[Problem description]
For this exercise, return only the lines from the line containing "doc.recompute()" through the line containing "record = json.load(file)", both ends included, exactly as they are.

[Data supplied]
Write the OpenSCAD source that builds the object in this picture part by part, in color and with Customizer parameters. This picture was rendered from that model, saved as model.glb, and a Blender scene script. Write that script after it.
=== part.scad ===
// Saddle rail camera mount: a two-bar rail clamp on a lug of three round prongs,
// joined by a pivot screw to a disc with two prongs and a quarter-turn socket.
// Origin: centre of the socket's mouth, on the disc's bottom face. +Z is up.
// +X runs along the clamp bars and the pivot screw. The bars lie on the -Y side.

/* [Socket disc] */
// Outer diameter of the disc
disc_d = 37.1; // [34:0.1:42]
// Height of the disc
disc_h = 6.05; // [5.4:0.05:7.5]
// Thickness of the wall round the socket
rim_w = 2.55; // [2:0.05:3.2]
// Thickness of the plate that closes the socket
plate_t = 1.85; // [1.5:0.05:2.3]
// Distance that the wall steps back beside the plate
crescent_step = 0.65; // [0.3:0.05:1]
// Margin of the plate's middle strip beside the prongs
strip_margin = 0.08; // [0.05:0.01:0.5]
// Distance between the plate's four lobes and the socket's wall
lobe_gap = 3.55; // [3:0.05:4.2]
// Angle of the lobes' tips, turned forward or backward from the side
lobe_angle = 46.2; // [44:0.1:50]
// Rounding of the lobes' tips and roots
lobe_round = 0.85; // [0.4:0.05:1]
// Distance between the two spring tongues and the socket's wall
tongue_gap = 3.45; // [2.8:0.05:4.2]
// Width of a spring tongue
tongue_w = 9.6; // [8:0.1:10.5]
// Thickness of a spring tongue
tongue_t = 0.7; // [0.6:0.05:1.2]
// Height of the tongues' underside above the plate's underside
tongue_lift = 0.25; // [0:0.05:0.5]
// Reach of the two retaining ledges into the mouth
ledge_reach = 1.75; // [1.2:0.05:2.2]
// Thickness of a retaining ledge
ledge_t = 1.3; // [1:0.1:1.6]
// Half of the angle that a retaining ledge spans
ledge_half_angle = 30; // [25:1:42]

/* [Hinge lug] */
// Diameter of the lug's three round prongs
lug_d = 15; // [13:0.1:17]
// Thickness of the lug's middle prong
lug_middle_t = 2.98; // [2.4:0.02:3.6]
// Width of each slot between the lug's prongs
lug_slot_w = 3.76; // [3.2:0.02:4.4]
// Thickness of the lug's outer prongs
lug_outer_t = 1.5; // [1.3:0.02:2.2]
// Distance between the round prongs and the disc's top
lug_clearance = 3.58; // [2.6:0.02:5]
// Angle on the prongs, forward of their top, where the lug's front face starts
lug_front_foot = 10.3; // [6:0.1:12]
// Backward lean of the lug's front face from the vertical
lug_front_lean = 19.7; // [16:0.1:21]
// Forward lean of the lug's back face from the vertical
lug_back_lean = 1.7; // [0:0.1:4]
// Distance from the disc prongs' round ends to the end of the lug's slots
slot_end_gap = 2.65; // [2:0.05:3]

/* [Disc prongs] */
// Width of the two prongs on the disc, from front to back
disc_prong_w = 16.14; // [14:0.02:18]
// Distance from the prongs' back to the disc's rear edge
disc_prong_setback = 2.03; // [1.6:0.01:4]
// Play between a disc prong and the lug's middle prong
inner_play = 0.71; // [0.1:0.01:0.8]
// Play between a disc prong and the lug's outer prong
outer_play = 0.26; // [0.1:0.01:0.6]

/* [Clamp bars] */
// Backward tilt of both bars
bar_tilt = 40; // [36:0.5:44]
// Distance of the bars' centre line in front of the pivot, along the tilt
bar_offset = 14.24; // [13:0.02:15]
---
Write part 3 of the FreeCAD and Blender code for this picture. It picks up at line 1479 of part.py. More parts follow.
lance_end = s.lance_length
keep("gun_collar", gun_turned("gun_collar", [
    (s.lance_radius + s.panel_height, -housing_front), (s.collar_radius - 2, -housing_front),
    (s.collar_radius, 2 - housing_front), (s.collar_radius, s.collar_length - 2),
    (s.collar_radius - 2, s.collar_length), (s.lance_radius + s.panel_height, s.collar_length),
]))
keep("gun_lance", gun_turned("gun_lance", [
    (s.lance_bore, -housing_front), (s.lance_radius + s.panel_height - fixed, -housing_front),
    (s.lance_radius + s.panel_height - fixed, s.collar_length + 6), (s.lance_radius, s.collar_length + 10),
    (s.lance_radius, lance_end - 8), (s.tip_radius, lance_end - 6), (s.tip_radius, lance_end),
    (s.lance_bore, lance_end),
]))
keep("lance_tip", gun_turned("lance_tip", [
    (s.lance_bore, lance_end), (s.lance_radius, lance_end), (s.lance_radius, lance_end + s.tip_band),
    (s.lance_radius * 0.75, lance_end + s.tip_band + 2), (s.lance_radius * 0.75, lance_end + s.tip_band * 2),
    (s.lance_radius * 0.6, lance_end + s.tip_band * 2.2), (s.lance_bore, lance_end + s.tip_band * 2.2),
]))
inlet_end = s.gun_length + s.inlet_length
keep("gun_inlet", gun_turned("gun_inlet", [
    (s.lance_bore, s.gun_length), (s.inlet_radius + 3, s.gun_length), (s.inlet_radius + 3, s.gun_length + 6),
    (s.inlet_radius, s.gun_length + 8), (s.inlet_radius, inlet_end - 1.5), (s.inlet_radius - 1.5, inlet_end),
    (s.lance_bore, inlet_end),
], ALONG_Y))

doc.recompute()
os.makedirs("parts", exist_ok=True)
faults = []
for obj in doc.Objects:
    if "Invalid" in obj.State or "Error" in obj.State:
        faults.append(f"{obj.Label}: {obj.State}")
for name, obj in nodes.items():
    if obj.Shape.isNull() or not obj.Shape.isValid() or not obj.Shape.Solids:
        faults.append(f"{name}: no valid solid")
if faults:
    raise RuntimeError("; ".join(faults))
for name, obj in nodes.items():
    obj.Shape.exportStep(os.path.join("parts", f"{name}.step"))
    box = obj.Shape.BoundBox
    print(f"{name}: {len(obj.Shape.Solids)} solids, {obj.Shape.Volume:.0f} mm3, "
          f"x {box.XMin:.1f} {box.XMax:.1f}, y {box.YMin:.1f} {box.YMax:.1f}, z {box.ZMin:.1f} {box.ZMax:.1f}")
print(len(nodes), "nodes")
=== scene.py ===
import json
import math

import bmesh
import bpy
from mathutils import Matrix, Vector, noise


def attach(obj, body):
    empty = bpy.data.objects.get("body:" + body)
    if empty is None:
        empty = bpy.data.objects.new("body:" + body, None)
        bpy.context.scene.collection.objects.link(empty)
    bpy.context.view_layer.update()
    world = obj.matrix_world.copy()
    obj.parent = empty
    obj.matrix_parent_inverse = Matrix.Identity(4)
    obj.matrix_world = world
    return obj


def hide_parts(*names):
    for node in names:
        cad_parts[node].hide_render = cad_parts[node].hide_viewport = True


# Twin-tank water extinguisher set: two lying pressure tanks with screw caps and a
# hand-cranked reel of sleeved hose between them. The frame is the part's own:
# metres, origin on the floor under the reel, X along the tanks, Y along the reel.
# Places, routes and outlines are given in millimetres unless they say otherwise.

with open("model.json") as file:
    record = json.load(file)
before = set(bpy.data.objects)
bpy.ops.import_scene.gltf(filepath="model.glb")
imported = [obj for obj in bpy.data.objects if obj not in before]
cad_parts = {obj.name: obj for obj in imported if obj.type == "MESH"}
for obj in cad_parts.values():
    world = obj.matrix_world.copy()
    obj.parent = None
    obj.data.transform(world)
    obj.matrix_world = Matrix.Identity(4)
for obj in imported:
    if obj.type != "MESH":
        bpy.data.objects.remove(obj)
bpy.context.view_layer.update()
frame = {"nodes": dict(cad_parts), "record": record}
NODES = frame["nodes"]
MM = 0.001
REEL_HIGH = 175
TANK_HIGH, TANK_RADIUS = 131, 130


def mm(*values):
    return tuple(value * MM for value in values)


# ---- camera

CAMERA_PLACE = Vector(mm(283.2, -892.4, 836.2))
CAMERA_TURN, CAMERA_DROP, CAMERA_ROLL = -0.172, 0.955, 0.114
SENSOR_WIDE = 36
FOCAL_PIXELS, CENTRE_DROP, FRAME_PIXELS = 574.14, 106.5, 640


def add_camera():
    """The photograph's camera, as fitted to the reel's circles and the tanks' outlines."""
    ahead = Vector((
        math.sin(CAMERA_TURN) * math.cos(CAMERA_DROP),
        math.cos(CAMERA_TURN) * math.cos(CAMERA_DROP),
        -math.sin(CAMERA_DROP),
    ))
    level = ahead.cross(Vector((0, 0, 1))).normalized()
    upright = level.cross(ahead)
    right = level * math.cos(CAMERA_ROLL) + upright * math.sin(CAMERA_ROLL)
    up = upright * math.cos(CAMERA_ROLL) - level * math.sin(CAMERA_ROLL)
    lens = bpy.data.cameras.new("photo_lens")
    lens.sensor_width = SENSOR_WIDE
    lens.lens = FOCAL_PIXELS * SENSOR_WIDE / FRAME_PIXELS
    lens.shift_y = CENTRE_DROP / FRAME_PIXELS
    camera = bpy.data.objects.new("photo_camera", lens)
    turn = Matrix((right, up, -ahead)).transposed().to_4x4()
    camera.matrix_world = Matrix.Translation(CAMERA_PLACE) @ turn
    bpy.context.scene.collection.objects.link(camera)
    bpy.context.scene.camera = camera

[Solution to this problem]
doc.recompute()
os.makedirs("parts", exist_ok=True)
faults = []
for obj in doc.Objects:
    if "Invalid" in obj.State or "Error" in obj.State:
        faults.append(f"{obj.Label}: {obj.State}")
for name, obj in nodes.items():
    if obj.Shape.isNull() or not obj.Shape.isValid() or not obj.Shape.Solids:
        faults.append(f"{name}: no valid solid")
if faults:
    raise RuntimeError("; ".join(faults))
for name, obj in nodes.items():
    obj.Shape.exportStep(os.path.join("parts", f"{name}.step"))
    box = obj.Shape.BoundBox
    print(f"{name}: {len(obj.Shape.Solids)} solids, {obj.Shape.Volume:.0f} mm3, "
          f"x {box.XMin:.1f} {box.XMax:.1f}, y {box.YMin:.1f} {box.YMax:.1f}, z {box.ZMin:.1f} {box.ZMax:.1f}")
print(len(nodes), "nodes")
=== scene.py ===
import json
import math

import bmesh
import bpy
from mathutils import Matrix, Vector, noise


def attach(obj, body):
    empty = bpy.data.objects.get("body:" + body)
    if empty is None:
        empty = bpy.data.objects.new("body:" + body, None)
        bpy.context.scene.collection.objects.link(empty)
    bpy.context.view_layer.update()
    world = obj.matrix_world.copy()
    obj.parent = empty
    obj.matrix_parent_inverse = Matrix.Identity(4)
    obj.matrix_world = world
    return obj


def hide_parts(*names):
    for node in names:
        cad_parts[node].hide_render = cad_parts[node].hide_viewport = True


# Twin-tank water extinguisher set: two lying pressure tanks with screw caps and a
# hand-cranked reel of sleeved hose between them. The frame is the part's own:
# metres, origin on the floor under the reel, X along the tanks, Y along the reel.
# Places, routes and outlines are given in millimetres unless they say otherwise.

with open("model.json") as file:
    record = json.load(file)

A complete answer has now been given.